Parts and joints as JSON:
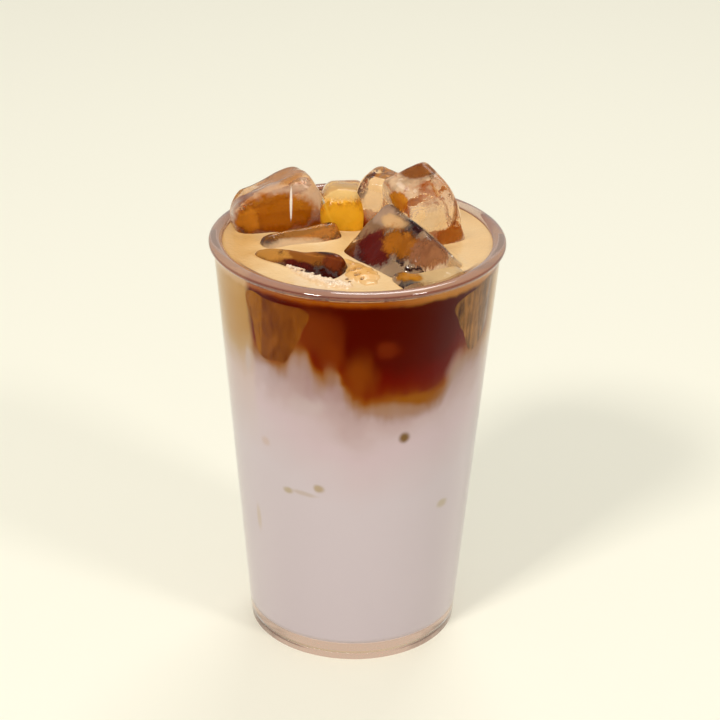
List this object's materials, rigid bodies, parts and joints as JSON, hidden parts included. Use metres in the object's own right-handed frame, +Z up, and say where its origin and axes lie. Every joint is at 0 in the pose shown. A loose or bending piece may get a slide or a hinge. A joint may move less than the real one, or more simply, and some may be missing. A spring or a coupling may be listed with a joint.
{
  "type": "iced latte in a glass",
  "caption": "Conical clear glass with a rounded rim, filled with layered milk and coffee under a thin tan foam, with clear melting ice standing above the drink.",
  "frame": {"origin": "middle of the base, on the surface that the glass stands on", "axes": "+Z up along the glass's axis; -Y is the side that faces the viewer in the picture"},
  "size_m": [0.086, 0.086, 0.1456],
  "materials": {
    "glass": "clear polished glass",
    "milk": "opaque cool white milk, faintly tinted by coffee",
    "coffee": "dark red-brown coffee",
    "foam": "smooth tan milk foam, glossy and wet",
    "ice": "clear wet ice with rounded, melted edges"
  },
  "bodies": {
    "root": {"glass": "glass", "milk": "milk", "coffee": "coffee", "foam": "foam", "foam_back": "foam", "ice_wedge": "ice", "ice_front_left": "ice", "ice_left": "ice", "ice_right": "ice", "ice_front_right": "ice", "ice_middle": "ice", "ice_back": "ice", "ice_rim": "ice"}
  },
  "joints": []
}
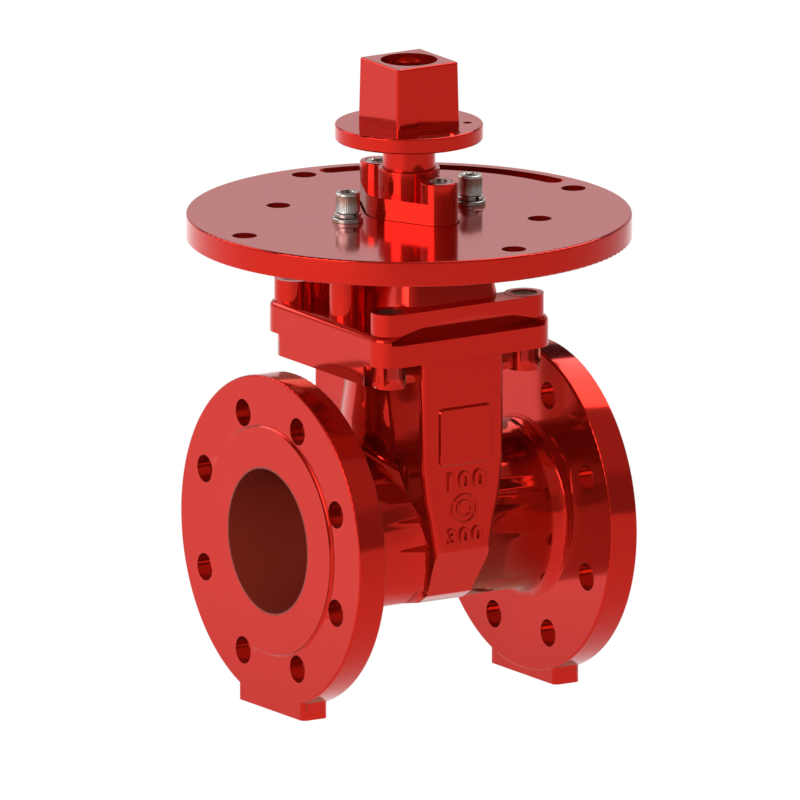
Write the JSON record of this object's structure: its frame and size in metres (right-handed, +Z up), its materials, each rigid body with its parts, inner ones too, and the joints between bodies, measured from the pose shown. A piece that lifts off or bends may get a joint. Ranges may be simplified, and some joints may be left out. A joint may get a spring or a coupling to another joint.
{
  "type": "gate valve",
  "caption": "Flanged gate valve with a non-rising stem, square operating nut and round flange plate for an indicator post.",
  "frame": {"origin": "centre of the plan at the level of the feet", "axes": "+Z up along the stem, +X along the pipe towards the outlet flange, +Y across the pipe towards the back panel"},
  "size_m": [0.3048, 0.3048, 0.4418],
  "materials": {
    "red_enamel": "gloss",
    "zinc_steel": "satin",
    "stainless_steel": "satin",
    "black_rubber": "matte",
    "nylon": "satin",
    "black_wax": "satin",
    "ductile_iron": "matte",
    "bronze": "satin"
  },
  "bodies": {
    "valve": {"valve_body": "red_enamel", "bonnet": "red_enamel", "bonnet_gasket": "black_rubber", "bonnet_bolts": "zinc_steel", "bolt_head_plugs": "black_wax", "post_flange_plate": "red_enamel", "plate_screws": "zinc_steel", "plate_spring_washers": "zinc_steel", "plate_washers": "zinc_steel", "gland": "red_enamel", "gland_screws": "zinc_steel", "gland_seal_ring": "black_rubber", "stem_seal_rings": "black_rubber", "wiper_ring": "black_rubber", "lower_thrust_washer": "nylon", "upper_thrust_washer": "nylon"},
    "stem": {"stem": "stainless_steel", "operating_nut": "red_enamel", "nut_washer": "zinc_steel", "nut_bolt": "zinc_steel"},
    "wedge": {"wedge_core": "ductile_iron", "wedge_rubber": "black_rubber", "wedge_nut": "bronze", "guide_shoes": "nylon"}
  },
  "joints": [
    {"name": "stem_turn", "type": "hinge", "parent": "valve", "child": "stem", "pos_m": [0, 0, 0.3], "axis": [0, 0, 1], "range_deg": [0, 5040]},
    {"name": "wedge_lift", "type": "slide", "parent": "valve", "child": "wedge", "axis": [0, 0, 1], "range_m": [0, 0.105]}
  ],
  "couplings": [
    {"joint": "wedge_lift", "follows": "stem_turn", "m_per_rad": 0.0011936}
  ]
}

GIVEN TASK
The records above should be repeated in full, exactly as given.

SOLUTION TO THE EXERCISE
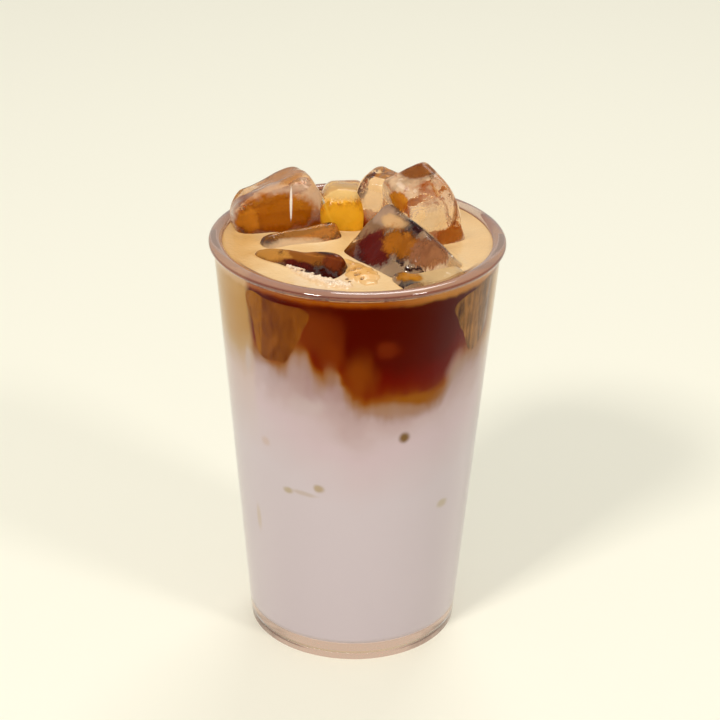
List this object's materials, rigid bodies, parts and joints as JSON, hidden parts included. Use metres in the object's own right-handed frame, +Z up, and say where its origin and axes lie. Every joint is at 0 in the pose shown. A loose or bending piece may get a slide or a hinge. A joint may move less than the real one, or more simply, and some may be missing. A spring or a coupling may be listed with a joint.
{
  "type": "iced latte in a glass",
  "caption": "Conical clear glass with a rounded rim, filled with layered milk and coffee under a thin tan foam, with clear melting ice standing above the drink.",
  "frame": {"origin": "middle of the base, on the surface that the glass stands on", "axes": "+Z up along the glass's axis; -Y is the side that faces the viewer in the picture"},
  "size_m": [0.086, 0.086, 0.1456],
  "materials": {
    "glass": "clear polished glass",
    "milk": "opaque cool white milk, faintly tinted by coffee",
    "coffee": "dark red-brown coffee",
    "foam": "smooth tan milk foam, glossy and wet",
    "ice": "clear wet ice with rounded, melted edges"
  },
  "bodies": {
    "root": {"glass": "glass", "milk": "milk", "coffee": "coffee", "foam": "foam", "foam_back": "foam", "ice_wedge": "ice", "ice_front_left": "ice", "ice_left": "ice", "ice_right": "ice", "ice_front_right": "ice", "ice_middle": "ice", "ice_back": "ice", "ice_rim": "ice"}
  },
  "joints": []
}
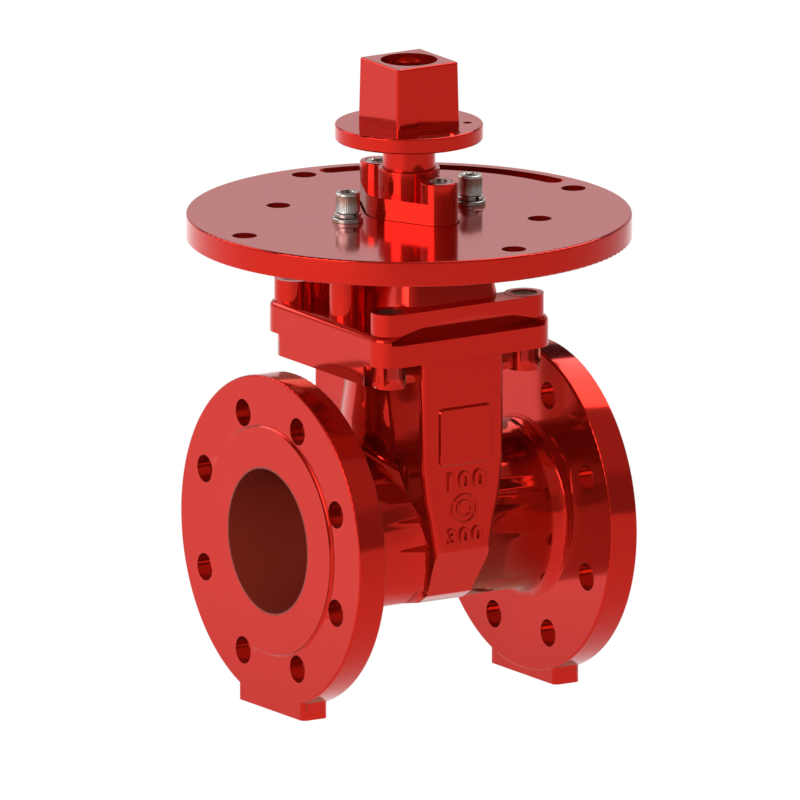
Write the JSON record of this object's structure: its frame and size in metres (right-handed, +Z up), its materials, each rigid body with its parts, inner ones too, and the joints between bodies, measured from the pose shown. A piece that lifts off or bends may get a joint. Ranges may be simplified, and some joints may be left out. A joint may get a spring or a coupling to another joint.
{
  "type": "gate valve",
  "caption": "Flanged gate valve with a non-rising stem, square operating nut and round flange plate for an indicator post.",
  "frame": {"origin": "centre of the plan at the level of the feet", "axes": "+Z up along the stem, +X along the pipe towards the outlet flange, +Y across the pipe towards the back panel"},
  "size_m": [0.3048, 0.3048, 0.4418],
  "materials": {
    "red_enamel": "gloss",
    "zinc_steel": "satin",
    "stainless_steel": "satin",
    "black_rubber": "matte",
    "nylon": "satin",
    "black_wax": "satin",
    "ductile_iron": "matte",
    "bronze": "satin"
  },
  "bodies": {
    "valve": {"valve_body": "red_enamel", "bonnet": "red_enamel", "bonnet_gasket": "black_rubber", "bonnet_bolts": "zinc_steel", "bolt_head_plugs": "black_wax", "post_flange_plate": "red_enamel", "plate_screws": "zinc_steel", "plate_spring_washers": "zinc_steel", "plate_washers": "zinc_steel", "gland": "red_enamel", "gland_screws": "zinc_steel", "gland_seal_ring": "black_rubber", "stem_seal_rings": "black_rubber", "wiper_ring": "black_rubber", "lower_thrust_washer": "nylon", "upper_thrust_washer": "nylon"},
    "stem": {"stem": "stainless_steel", "operating_nut": "red_enamel", "nut_washer": "zinc_steel", "nut_bolt": "zinc_steel"},
    "wedge": {"wedge_core": "ductile_iron", "wedge_rubber": "black_rubber", "wedge_nut": "bronze", "guide_shoes": "nylon"}
  },
  "joints": [
    {"name": "stem_turn", "type": "hinge", "parent": "valve", "child": "stem", "pos_m": [0, 0, 0.3], "axis": [0, 0, 1], "range_deg": [0, 5040]},
    {"name": "wedge_lift", "type": "slide", "parent": "valve", "child": "wedge", "axis": [0, 0, 1], "range_m": [0, 0.105]}
  ],
  "couplings": [
    {"joint": "wedge_lift", "follows": "stem_turn", "m_per_rad": 0.0011936}
  ]
}